Recorded information:
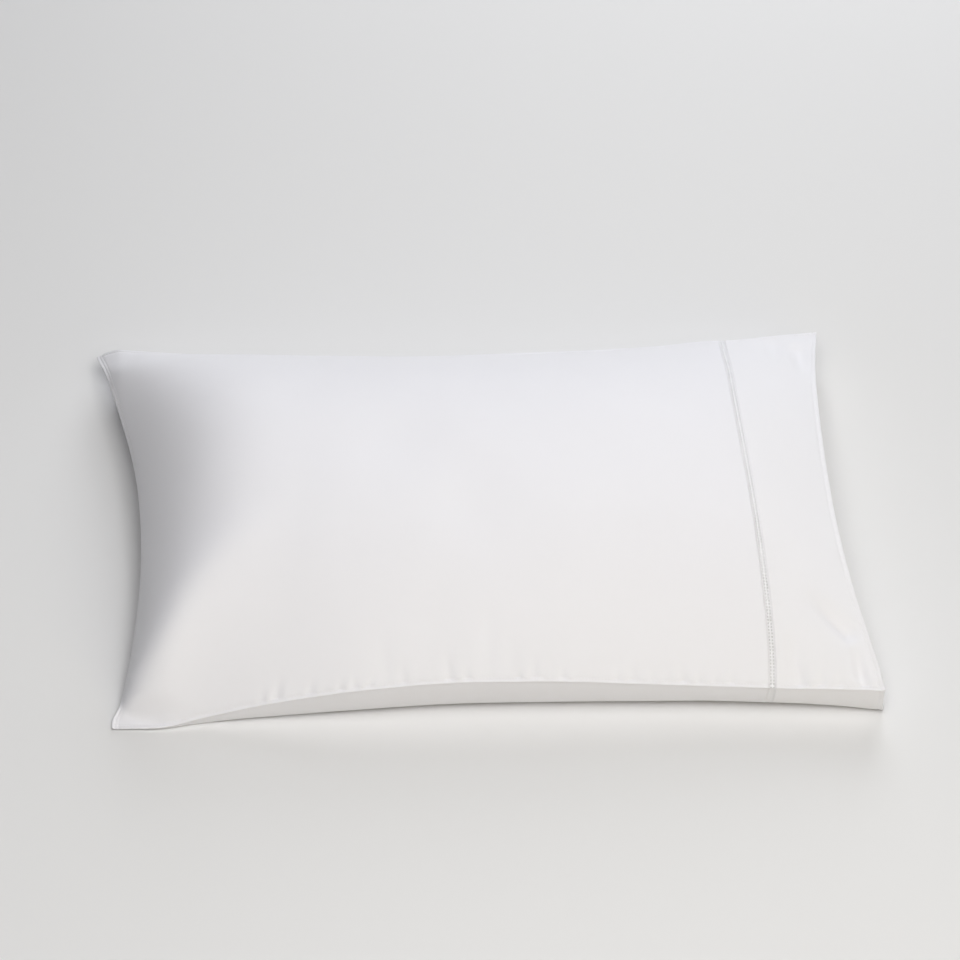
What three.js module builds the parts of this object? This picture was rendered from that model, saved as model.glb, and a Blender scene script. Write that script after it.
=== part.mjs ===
import * as THREE from 'three';
import { mergeVertices } from 'three/addons/utils/BufferGeometryUtils.js';

// A pillowcase on its pillow, lying on its back, in millimetres. The closed end is at -X and
// the open end, with its deep hemmed cuff, at +X. The case rests on Z = 0, front panel up.

// Driving sizes
const FLAT_LENGTH = 750; // the sewn case laid flat, cuff included
const FLAT_WIDTH = 500;
const CUFF_DEPTH = 100; // from the hemstitched join to the mouth
const CORNER_PULL_ALONG = 9; // how far the filling draws each corner in
const CORNER_PULL_ACROSS = 12;
const CUFF_WALL = 2; // a double hem
const CUFF_SEAM_WALL = 3; // the cuff is thicker at its side seams
const JOIN_GAP = 0.6; // between the case's edge and the cuff, measured along the case
const PILLOW_GAP = 2; // between the inside of the cuff and the pillow's end
const PILLOW_SEAM_GAP = 6.5; // and at the cuff's side seams, where the pillow is rounded

const HALF_LENGTH = FLAT_LENGTH / 2 - CORNER_PULL_ALONG;
const HALF_WIDTH = FLAT_WIDTH / 2 - CORNER_PULL_ACROSS;

// Cross sections along X. The near (-Y) and far (+Y) seams are drawn in from the straight line
// between their corners, stand at a height over the floor, and have the back panel tucked
// under them over a short width. crownZ is the height of the front panel at mid width.
const SECTIONS = [
  { x: -366, nearIn: 9.8, nearZ: 3, nearTuck: 4, farIn: 0.5, farZ: 22.5, farTuck: 20, crownZ: 130 },
  { x: -356, nearIn: 9.4, nearZ: 3, nearTuck: 4, farIn: 0.2, farZ: 29, farTuck: 22, crownZ: 130 },
  { x: -345, nearIn: 8.8, nearZ: 3, nearTuck: 4, farIn: 2.3, farZ: 34.5, farTuck: 24, crownZ: 130 },
  { x: -335, nearIn: 8.6, nearZ: 3.2, nearTuck: 4, farIn: 5.2, farZ: 36, farTuck: 25, crownZ: 130 },
  { x: -310, nearIn: 8, nearZ: 4.6, nearTuck: 4, farIn: 11.4, farZ: 39, farTuck: 26, crownZ: 132 },
  { x: -275, nearIn: 12, nearZ: 11, nearTuck: 4, farIn: 18, farZ: 42, farTuck: 26, crownZ: 134 },
  { x: -220, nearIn: 13, nearZ: 26, nearTuck: 9, farIn: 24, farZ: 46, farTuck: 26, crownZ: 137 },
  { x: -140, nearIn: 12, nearZ: 43, nearTuck: 18, farIn: 30, farZ: 48, farTuck: 26, crownZ: 140 },
  { x: -45, nearIn: 14, nearZ: 50, nearTuck: 22, farIn: 35, farZ: 50, farTuck: 26, crownZ: 141 },
  { x: 50, nearIn: 13, nearZ: 50, nearTuck: 23, farIn: 33, farZ: 50, farTuck: 26, crownZ: 140 },
  { x: 140, nearIn: 11, nearZ: 45, nearTuck: 24, farIn: 30, farZ: 50, farTuck: 26, crownZ: 136 },
  { x: 200, nearIn: 9, nearZ: 42, nearTuck: 26, farIn: 25, farZ: 49, farTuck: 26, crownZ: 129 },
  { x: 240, nearIn: 7, nearZ: 41, nearTuck: 25, farIn: 18, farZ: 47, farTuck: 26, crownZ: 122 },
  { x: 280, nearIn: 5, nearZ: 40, nearTuck: 23, farIn: 13, farZ: 44, farTuck: 24, crownZ: 110 },
  { x: 320, nearIn: 3, nearZ: 40, nearTuck: 18, farIn: 6, farZ: 42, farTuck: 20, crownZ: 95 },
  { x: 360, nearIn: 0, nearZ: 40, nearTuck: 12, farIn: 0, farZ: 40, farTuck: 16, crownZ: 78 },
];

// Lines across the case, from the near seam (across = 0) to the far one (across = 1): the closed
// seam, its height and the length over which the front rounds up from it, the join of the cuff,
// and the mouth's front and back hems. Each line is drawn in from the flat case's square end.
const END_LINES = [
  { across: 0.0, closedIn: 9.5, closedZ: 3, rounding: 44, joinIn: 10.5, frontHemIn: 5.7, backHemIn: 5.7 },
  { across: 0.02, closedIn: 10.5, closedZ: 3.6, rounding: 44, joinIn: 10.2, frontHemIn: 7.4, backHemIn: 0.8 },
  { across: 0.05, closedIn: 17.5, closedZ: 7.5, rounding: 44, joinIn: 10, frontHemIn: 10, backHemIn: 0 },
  { across: 0.1, closedIn: 23.5, closedZ: 17, rounding: 52, joinIn: 10.5, frontHemIn: 15.5, backHemIn: 3 },
  { across: 0.2, closedIn: 32, closedZ: 28, rounding: 84, joinIn: 12, frontHemIn: 25.5, backHemIn: 9 },
  { across: 0.35, closedIn: 39.2, closedZ: 36, rounding: 140, joinIn: 14, frontHemIn: 32.4, backHemIn: 13 },
  { across: 0.5, closedIn: 40, closedZ: 40, rounding: 150, joinIn: 15, frontHemIn: 32.8, backHemIn: 15 },
  { across: 0.65, closedIn: 34.8, closedZ: 40, rounding: 150, joinIn: 15, frontHemIn: 28.8, backHemIn: 13 },
  { across: 0.8, closedIn: 22.3, closedZ: 39, rounding: 150, joinIn: 11, frontHemIn: 21, backHemIn: 8 },
  { across: 0.9, closedIn: 11.2, closedZ: 37, rounding: 150, joinIn: 8, frontHemIn: 12.6, backHemIn: 4.6 },
  { across: 1.0, closedIn: 0, closedZ: 22.5, rounding: 150, joinIn: 2, frontHemIn: 2.6, backHemIn: 2.6 },
];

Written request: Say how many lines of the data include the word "three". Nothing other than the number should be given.

Answer to this task: 3